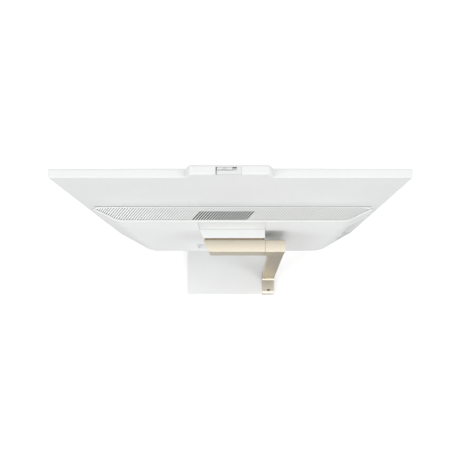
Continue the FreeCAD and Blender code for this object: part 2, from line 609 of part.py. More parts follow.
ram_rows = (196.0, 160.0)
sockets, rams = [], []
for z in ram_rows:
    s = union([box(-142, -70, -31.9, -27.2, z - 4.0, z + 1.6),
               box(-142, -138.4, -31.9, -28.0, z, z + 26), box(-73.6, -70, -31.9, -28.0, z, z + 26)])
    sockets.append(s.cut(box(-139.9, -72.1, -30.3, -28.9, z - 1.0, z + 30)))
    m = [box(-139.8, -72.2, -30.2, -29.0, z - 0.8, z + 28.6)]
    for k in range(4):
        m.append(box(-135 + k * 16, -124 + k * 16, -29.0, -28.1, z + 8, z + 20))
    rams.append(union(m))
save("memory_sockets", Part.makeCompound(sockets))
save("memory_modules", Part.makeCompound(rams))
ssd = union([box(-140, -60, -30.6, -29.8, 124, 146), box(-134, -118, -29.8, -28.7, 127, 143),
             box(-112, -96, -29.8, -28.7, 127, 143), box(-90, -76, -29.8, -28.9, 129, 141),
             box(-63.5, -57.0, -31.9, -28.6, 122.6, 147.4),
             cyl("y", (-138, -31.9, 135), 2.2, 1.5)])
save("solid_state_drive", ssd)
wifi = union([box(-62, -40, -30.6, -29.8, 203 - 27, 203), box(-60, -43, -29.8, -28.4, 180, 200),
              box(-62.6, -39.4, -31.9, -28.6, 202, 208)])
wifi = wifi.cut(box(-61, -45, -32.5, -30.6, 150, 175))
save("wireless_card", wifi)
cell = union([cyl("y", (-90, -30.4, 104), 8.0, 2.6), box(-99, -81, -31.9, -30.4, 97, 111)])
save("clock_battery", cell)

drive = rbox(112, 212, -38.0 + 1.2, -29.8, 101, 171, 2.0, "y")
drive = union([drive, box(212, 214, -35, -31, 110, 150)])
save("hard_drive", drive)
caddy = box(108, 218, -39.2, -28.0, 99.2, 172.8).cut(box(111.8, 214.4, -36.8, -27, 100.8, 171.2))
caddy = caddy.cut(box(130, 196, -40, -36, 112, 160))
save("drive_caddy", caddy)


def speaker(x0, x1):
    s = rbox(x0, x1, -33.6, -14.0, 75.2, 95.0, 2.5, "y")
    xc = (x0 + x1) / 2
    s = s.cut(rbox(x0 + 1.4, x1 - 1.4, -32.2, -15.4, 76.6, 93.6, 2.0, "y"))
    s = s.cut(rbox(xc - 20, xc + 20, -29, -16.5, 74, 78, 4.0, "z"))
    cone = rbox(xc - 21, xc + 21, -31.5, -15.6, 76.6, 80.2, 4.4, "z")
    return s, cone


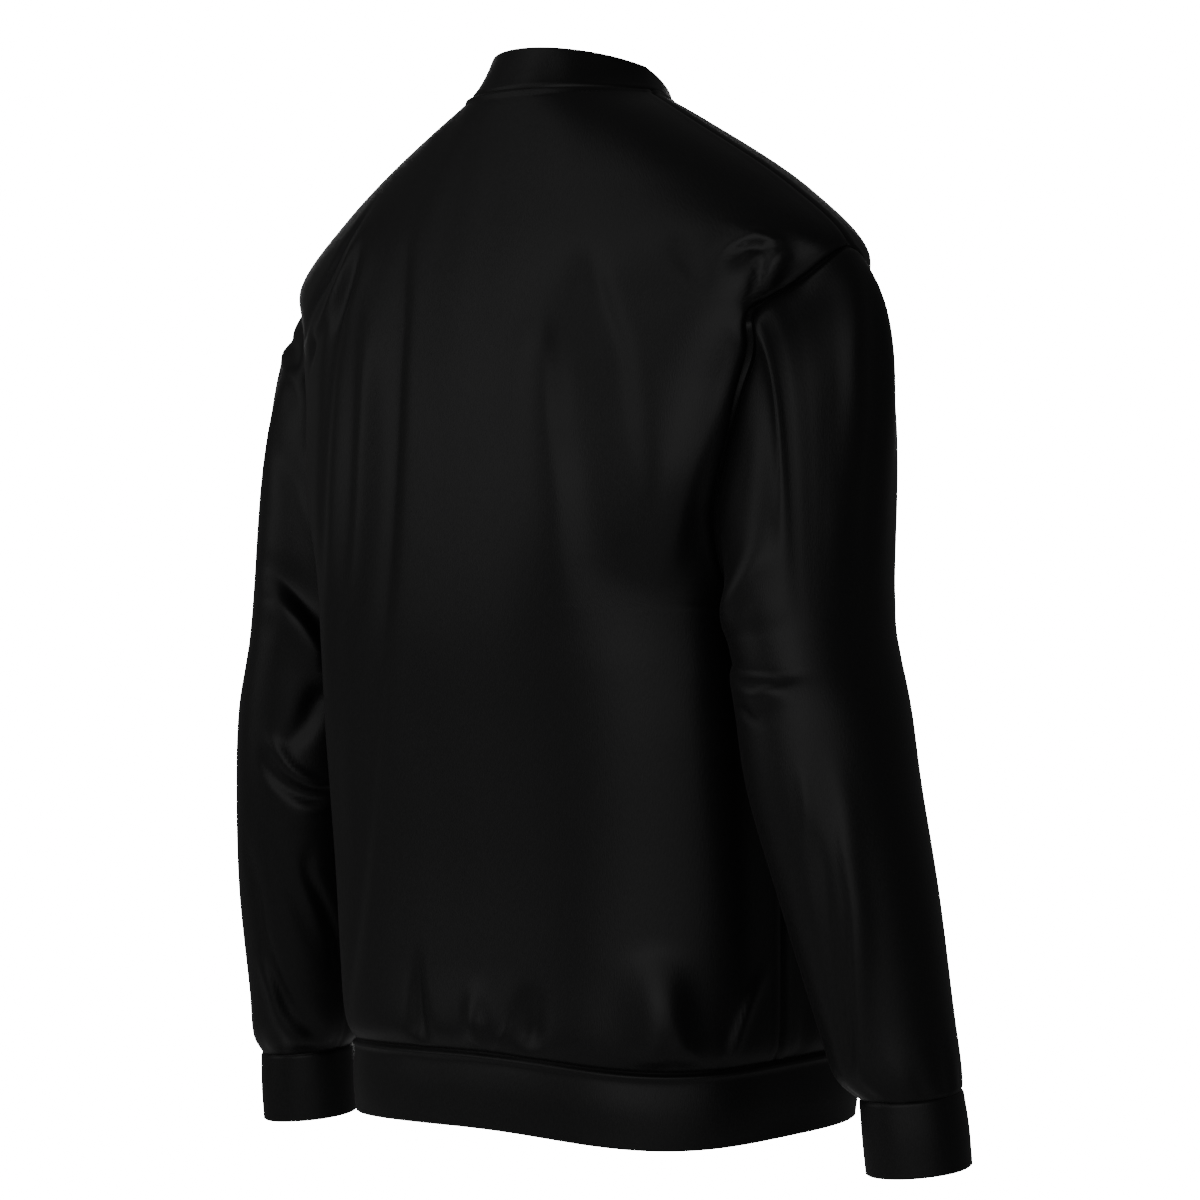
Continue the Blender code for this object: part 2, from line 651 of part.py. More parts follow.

○ ○ ○ ○ ○ ○ ○

■ Stated problem
Return all the data above once more, precisely as given.

■ Response to this task
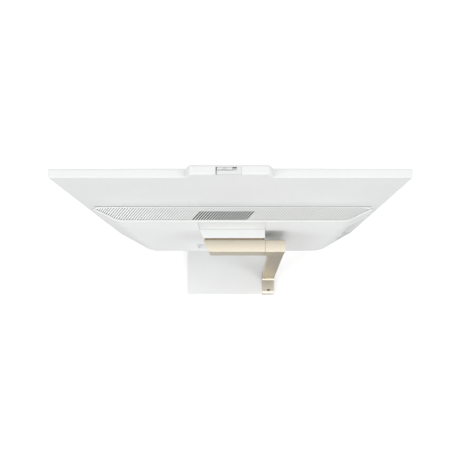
Continue the FreeCAD and Blender code for this object: part 2, from line 609 of part.py. More parts follow.
ram_rows = (196.0, 160.0)
sockets, rams = [], []
for z in ram_rows:
    s = union([box(-142, -70, -31.9, -27.2, z - 4.0, z + 1.6),
               box(-142, -138.4, -31.9, -28.0, z, z + 26), box(-73.6, -70, -31.9, -28.0, z, z + 26)])
    sockets.append(s.cut(box(-139.9, -72.1, -30.3, -28.9, z - 1.0, z + 30)))
    m = [box(-139.8, -72.2, -30.2, -29.0, z - 0.8, z + 28.6)]
    for k in range(4):
        m.append(box(-135 + k * 16, -124 + k * 16, -29.0, -28.1, z + 8, z + 20))
    rams.append(union(m))
save("memory_sockets", Part.makeCompound(sockets))
save("memory_modules", Part.makeCompound(rams))
ssd = union([box(-140, -60, -30.6, -29.8, 124, 146), box(-134, -118, -29.8, -28.7, 127, 143),
             box(-112, -96, -29.8, -28.7, 127, 143), box(-90, -76, -29.8, -28.9, 129, 141),
             box(-63.5, -57.0, -31.9, -28.6, 122.6, 147.4),
             cyl("y", (-138, -31.9, 135), 2.2, 1.5)])
save("solid_state_drive", ssd)
wifi = union([box(-62, -40, -30.6, -29.8, 203 - 27, 203), box(-60, -43, -29.8, -28.4, 180, 200),
              box(-62.6, -39.4, -31.9, -28.6, 202, 208)])
wifi = wifi.cut(box(-61, -45, -32.5, -30.6, 150, 175))
save("wireless_card", wifi)
cell = union([cyl("y", (-90, -30.4, 104), 8.0, 2.6), box(-99, -81, -31.9, -30.4, 97, 111)])
save("clock_battery", cell)

drive = rbox(112, 212, -38.0 + 1.2, -29.8, 101, 171, 2.0, "y")
drive = union([drive, box(212, 214, -35, -31, 110, 150)])
save("hard_drive", drive)
caddy = box(108, 218, -39.2, -28.0, 99.2, 172.8).cut(box(111.8, 214.4, -36.8, -27, 100.8, 171.2))
caddy = caddy.cut(box(130, 196, -40, -36, 112, 160))
save("drive_caddy", caddy)


def speaker(x0, x1):
    s = rbox(x0, x1, -33.6, -14.0, 75.2, 95.0, 2.5, "y")
    xc = (x0 + x1) / 2
    s = s.cut(rbox(x0 + 1.4, x1 - 1.4, -32.2, -15.4, 76.6, 93.6, 2.0, "y"))
    s = s.cut(rbox(xc - 20, xc + 20, -29, -16.5, 74, 78, 4.0, "z"))
    cone = rbox(xc - 21, xc + 21, -31.5, -15.6, 76.6, 80.2, 4.4, "z")
    return s, cone


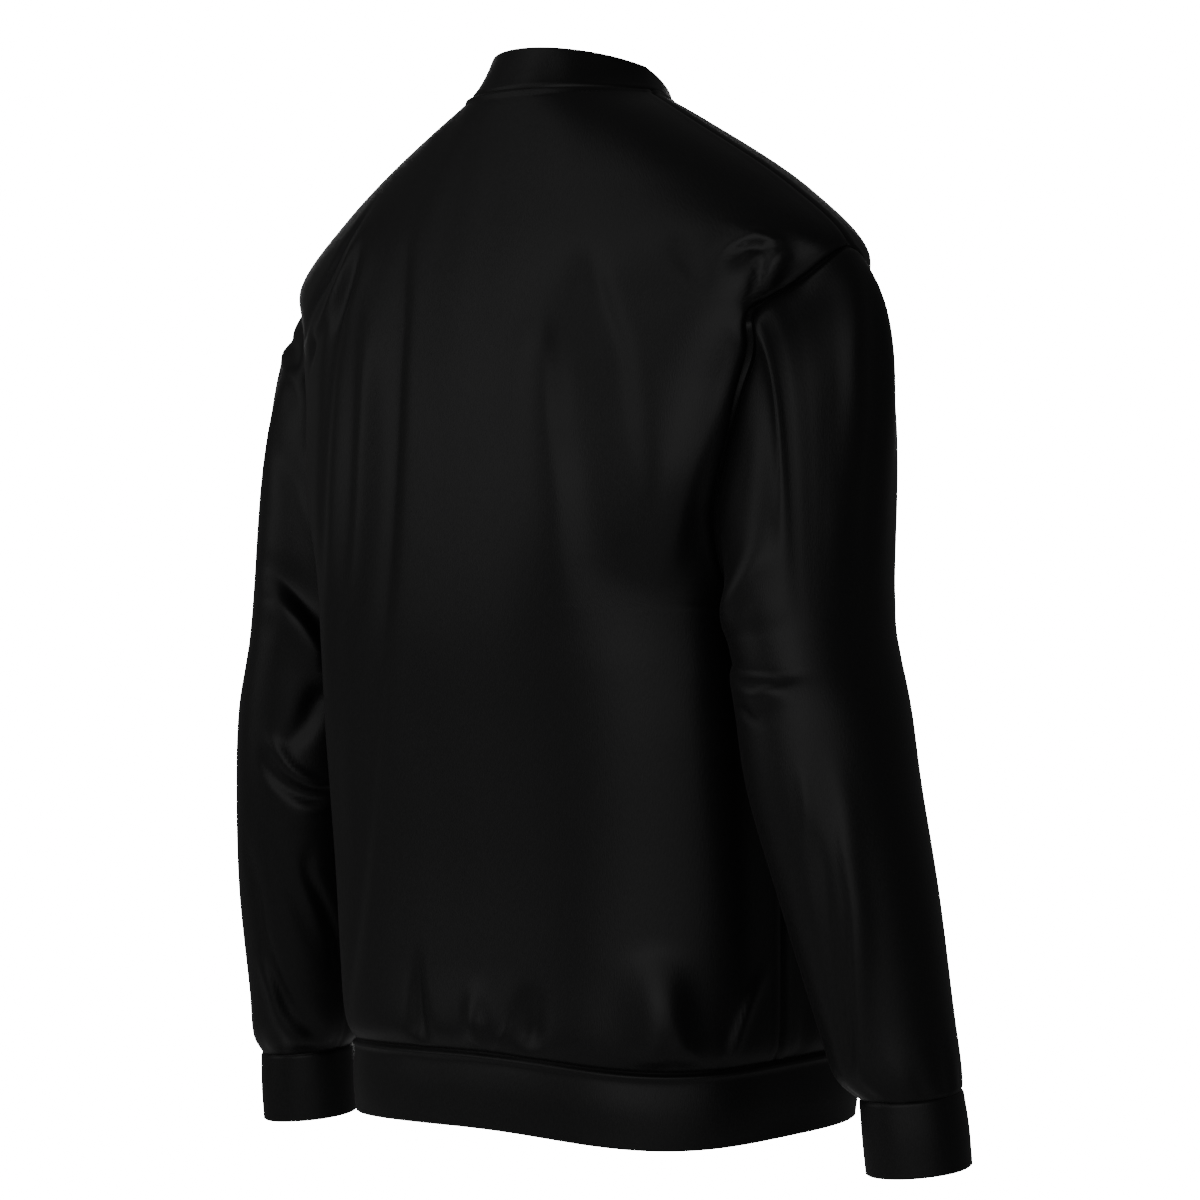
Continue the Blender code for this object: part 2, from line 651 of part.py. More parts follow.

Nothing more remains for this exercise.